Whatever. Seeing Crutchfield live, I don’t get the impression that she cares
about the mainstream. Waxahatchee’s set was subdued and controlled. She said
very little to the crowd; she seemed almost shy (the encore, while excellent,
was hurried, and only prefaced by a timid “thank you”). The music of Cerulean Salt comes from a strange other
place, where music exists as art and not commodity.
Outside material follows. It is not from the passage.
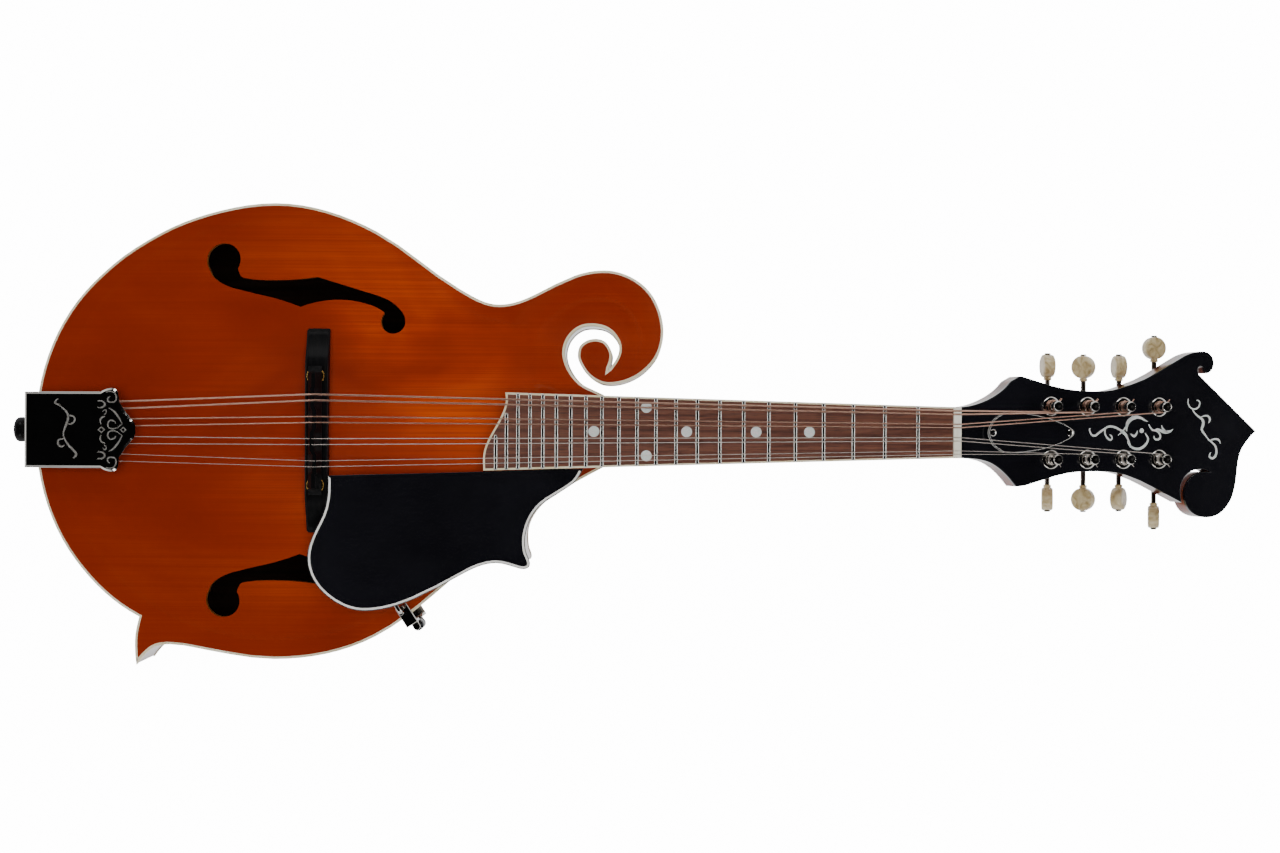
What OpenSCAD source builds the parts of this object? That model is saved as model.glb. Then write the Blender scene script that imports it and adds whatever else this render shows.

Waxahatchee owes a lot to nineties grunge, but
it’s much more than a quaint tribute. Like Swearin’, the songwriting is
supreme. Many of the arrangements would not work on the radio, despite their
potential catchiness. The less-than-two-minute song “Misery over Dispute” is
essentially two choruses, and that’s it. “American Weekend,” off her first
album, is the opposite: three verses separated by instrumentals where every
other musician would try to squeeze in a chorus. “Dixie Cups and Jars” is the
length of a radio hit, but it builds and builds to nothing—a thoughtful
meditation on a family event that had no clean conclusion. The songs on Cerulean Salt do not sound like each
other as each one claims its own space and stands alone. The album’s effect, of
course, is mosaic.
Because the lyrics are personal and
erudite—Crutchfield is inspired by southern literature and confessional poetry, and
it shows—the temptation would be to make Cerulean
Salt acoustic and spare. Wisely, Crutchfield layers the album with electric
bass and distortion. This is a trick that hasn’t been used as effectively since
Nirvana. The growl of the album’s louder moments only highlight the quiet devastation
of the focused lyrics. Think of the contrast of “Lithium” and you have much of
the sound of Cerulean Salt. This is
an evolution for Waxahatchee; the first album was more subdued overall.
Happily, much of the songs off that album were “grunged up” for the concert,
and the effect was wholly positive.
I’m glad that 2013 has been a good
year for Swearin’ and Waxahatchee. There was a fun vibe at the show, like we
were witnessing an ascent, like there will be many bright days ahead for these
talented acts. I don’t know where mainstream music will head, and I have my
doubts, but for these two, I’m thankful.